For the reasons stated above, we affirm the judgment of the district court.
1. The term “USDC” is used when referring to the United States District Court for the Northern District of Georgia as the defendant, and the term “district court” is used when referring to the district court from which this appeal is taken.
2. “We review a district court's determination that it lacked subject matter jurisdiction de novo.” Mahone v. Ray, 326 F.3d 1176, 1178 (11th Cir. 2003). We also review the application of the Federal Tort Claims Act (“FTCA”) de novo. Turner ex rel. Turner v.
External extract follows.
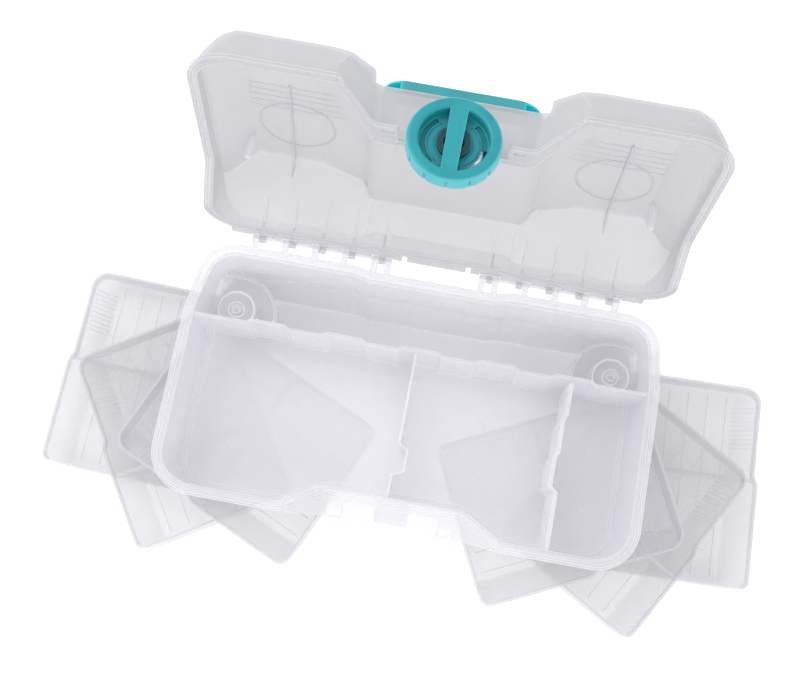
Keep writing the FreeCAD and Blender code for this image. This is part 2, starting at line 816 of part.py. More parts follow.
# ---- posts, screws and bin partitions --------------------------------------
def pivot_post(side):
    """Axle of a tray stack: foot below the ear, shaft up into the tower, blind hole for the screw."""
    x = side * pivot_x
    top = floor_top + tower_height - tower_cap - post_end_gap
    shaft = upright(x, pivot_y, post_radius, post_ground_gap, top)
    foot = upright(x, pivot_y, post_foot_radius, post_ground_gap, ear_height - ear_thickness - post_end_gap)
    hole = upright(x, pivot_y, screw_radius + screw_fit, top - screw_length, top)
    return shaft.fuse(foot).removeSplitter().cut(hole)


def pivot_screw(side):
    x = side * pivot_x
    seat = floor_top + tower_height + post_end_gap / 2
    shank = upright(x, pivot_y, screw_radius, seat - screw_length + screw_tip_gap, seat)
    head = upright(x, pivot_y, screw_head_radius, seat, seat + screw_head_height)
    half = screw_slot / 2
    slot = box(x - FAR, x + FAR, pivot_y - half, pivot_y + half, seat + screw_head_height - screw_slot, FAR)
    return shank.fuse(head).cut(slot)


def bin_partition(x, thickness, steps):
    """Lift-out plate across the bin, stepped sideways in plan; its front end drops at the dip."""
    start = fence_y - fence_jog - seat_gap
    line = [(x, start)]
    for distance, offset in steps:
        line.append((line[-1][0], start - distance))
        line.append((x + offset, start - distance - partition_ramp))
    line.append((line[-1][0], -FAR))
    left = [(a - thickness / 2, b, 0) for a, b in line]
    right = [(a + thickness / 2, b, 0) for a, b in reversed(line)]
    top = rim_height - bin_partition_drop
    shape = prism(left + right, floor_top + partition_floor_gap, top)
    shape = shape.common(stack(plan_corners(), bin_levels(wall + seat_gap)))
    if abs(x) > recess_half + recess_ramp:
        return shape
    step_y = recess_y + 2 * recess_depth
    shape = shape.cut(box(-FAR, FAR, -FAR, step_y, z_dip - partition_drop, FAR))
    return shape.cut(box(-FAR, FAR, step_y, step_y + recess_depth, top - bin_partition_step, FAR))


def build():
    parts = {
        "case_body": case_body(),
        "lid": with_lid(lid_closed()),
        "hinge_pin_left": hinge_pin(-1),
        "hinge_pin_right": hinge_pin(1),
        "latch_knob": with_lid(knob()),
        "knob_retainer": with_lid(knob_retainer()),
        "carry_handle": with_lid(handle()),
        "pivot_post_left": pivot_post(-1),
        "pivot_post_right": pivot_post(1),
        "pivot_screws": Part.makeCompound([pivot_screw(-1), pivot_screw(1)]),
        "bin_partition_centre": bin_partition(centre_partition_x, partition, centre_partition_steps),
        "bin_partition_side": bin_partition(side_partition_x, side_partition, side_partition_steps),
    }
    levels = ("lower", "middle", "upper")
    for level, name in enumerate(levels):
        for side, hand in ((-1, "left"), (1, "right")):
            parts["tray_%s_%s" % (hand, name)] = swung(tray_closed(level), level, side)
            divider = swung(tray_partition_closed(level), level, side)
            parts["tray_partition_%s_%s" % (hand, name)] = divider
    return parts


os.makedirs("parts", exist_ok=True)
for node, shape in build().items():
    shape.exportStep("parts/" + node + ".step")
    state = "valid" if shape.isValid() else "NOT VALID"
    print("%-30s solids %d  %s  volume %.0f mm3" % (node, len(shape.Solids), state, shape.Volume))
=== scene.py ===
# %% [markdown]
# # A sewing box with swing-out trays, in frosted plastic
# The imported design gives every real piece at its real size. This lesson dresses it: it reads
# the pieces, makes milky moulded plastic for them, and adds the ribs, ridges, rings and pegs
# that a mould leaves on such a box. Everything is in metres, in the design's own frame.

# %% Load the frame
import json
import math
import bmesh
import bpy
import numpy as np
from mathutils import Matrix, Vector


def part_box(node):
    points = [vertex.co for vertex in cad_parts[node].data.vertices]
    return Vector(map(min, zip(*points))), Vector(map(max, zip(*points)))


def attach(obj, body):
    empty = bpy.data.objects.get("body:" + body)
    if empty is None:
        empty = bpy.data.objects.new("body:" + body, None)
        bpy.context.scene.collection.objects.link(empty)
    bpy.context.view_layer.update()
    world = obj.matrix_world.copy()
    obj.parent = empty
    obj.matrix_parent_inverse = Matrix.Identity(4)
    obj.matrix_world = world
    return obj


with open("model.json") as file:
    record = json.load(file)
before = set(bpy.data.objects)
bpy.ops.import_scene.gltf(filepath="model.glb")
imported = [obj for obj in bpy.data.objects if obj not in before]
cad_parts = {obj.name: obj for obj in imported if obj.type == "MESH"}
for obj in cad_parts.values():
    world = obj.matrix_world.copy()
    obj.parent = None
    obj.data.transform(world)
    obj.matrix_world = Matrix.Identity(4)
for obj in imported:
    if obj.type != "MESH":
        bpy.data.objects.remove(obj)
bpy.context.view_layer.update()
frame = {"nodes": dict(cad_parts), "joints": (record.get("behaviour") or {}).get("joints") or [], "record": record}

MM = 0.001
nodes = frame["nodes"]
print("pieces from the design:", len(nodes))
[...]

United States, 514 F.3d 1194, 1203 (11th Cir. 2008).
3. In addition, Counts 2, 3, and 4 of Kight's complaint asserted fraud solely against Kight's defendant and its counsel from his former suit, but do not charge the USDC with any wrongdoing. The district court properly dismissed them.
4. Kight submits a laundry list of statutes purportedly constituting a sovereign immunity waiver, but each line item misses the mark. 42 U.S.C. § 1983 and 28 U.S.C. § 1343 apply to federal civil rights violations by state officials. 28 U.S.C. § 1343(a). These statutes do not waive federal sovereign immunity. United States v. Timmons, 672 F.2d 1373, 1380 (11th Cir. 1982). 28 U.S.C. § 1367(a) provides district courts with supplemental jurisdiction over claims that are closely related to those over which the district court may have original jurisdiction, but does not waive sovereign immunity. Section 702 of the Administrative Procedure Act provides for certain actions against federal agencies. 5 U.S.C. § 702. But “agency” does not include the courts of the United States. 5 U.S.C. § 701(b)(1)(B). Finally, the Declaratory Judgments Act merely creates a remedy allowing district courts to “declare the rights and other legal relations” of parties in suits where a district court has jurisdiction, and does not waive immunity or convey jurisdiction where it otherwise does not exist. 28 U.S.C. § 2201; Schilling v. Rogers, 363 U.S. 666, 677 (1960).